In one illustration of the practice of this invention, an alkaline hypochlorite solution was prepared by dissolving 100 grams of NaOH in water, diluting to one liter, and bubbling chlorine into the solution until the weight had increased by 71 grams. The resulting solution contained about one gram mole of NaOCl and about 0.5 gram mole of free NaOH per liter.
Several samples of polyacrylonitrile aquagel, 0.01 inch thick, were immersed in the alkaline hypochlorite solution for periods of between 1 and 24 hours, and then removed from the treating solution, rinsed with water, and dried to destroy the aquagel condition. The dried samples were then immersed in water and their wet flexibility was evaluated qualitatively. Each sample Was then subjected to a standard dyeing procedure, using Irgalan Blue Gl, an acid dye (Colour Index Acid Blue 166), and the color yields were compared, as were the depths of penetration of the dye.
Other samples of the same polymer aquagel were immersed in the alkaline hypochlorite solution for periods of 0.5 to 2 hours at 35 C.; 0.5 hour at 50 C.; 0.1 to 0.25 hour at 70 C.; and 0.05 to 0.1 hour at 90 C. The samples were removed from the treating solution, washed, dried irreversibly, and subjected to dyeing as described above.
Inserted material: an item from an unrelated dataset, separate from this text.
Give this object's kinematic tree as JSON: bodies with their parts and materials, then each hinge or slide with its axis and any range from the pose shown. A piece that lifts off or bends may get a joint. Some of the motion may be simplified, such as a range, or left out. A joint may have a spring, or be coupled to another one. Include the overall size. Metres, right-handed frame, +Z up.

In each case, the treated product, after exposure as reported above, and when washed and dried, was
found to have highly desirable wet flexibility, was free from undesirable discoloration and was more receptive to dyes than is the normal hydrophobic polyacrylonitrile.
In addition to the benefits previously mentioned, the polymeric products treated in accordance with the invention have less tendency to undergo undesirable fibrillation and to acquire and retain charges of static electricity, than do similar but untreated hydrophobic polyacrylonitrile articles.
I claim:
1. The method which comprises (1) immersing a normally hydrophobic article consisting essentially of polyacrylonitrile in a bath of a liquid aqueous alkaline mild oxidizing agent composed essentially of (a) from about 0.2 to 10 percent of an alkali metal hydroxide and (b) from about 1.5 to 10 percent of an alkali metal hypochlorite, said bath being continuously maintained at a pH greater than 7 and said articles being immersed in said bath for a time inversely related to the temperature, vary from about 3 to 5 minutes near the boiling temperature to from 1 to about 4 hours at room temperature, but at least for a time sufficient to provide an article which when washed and dried exhibits swelling in water, and (2) washing the article to remove the alkaline agent.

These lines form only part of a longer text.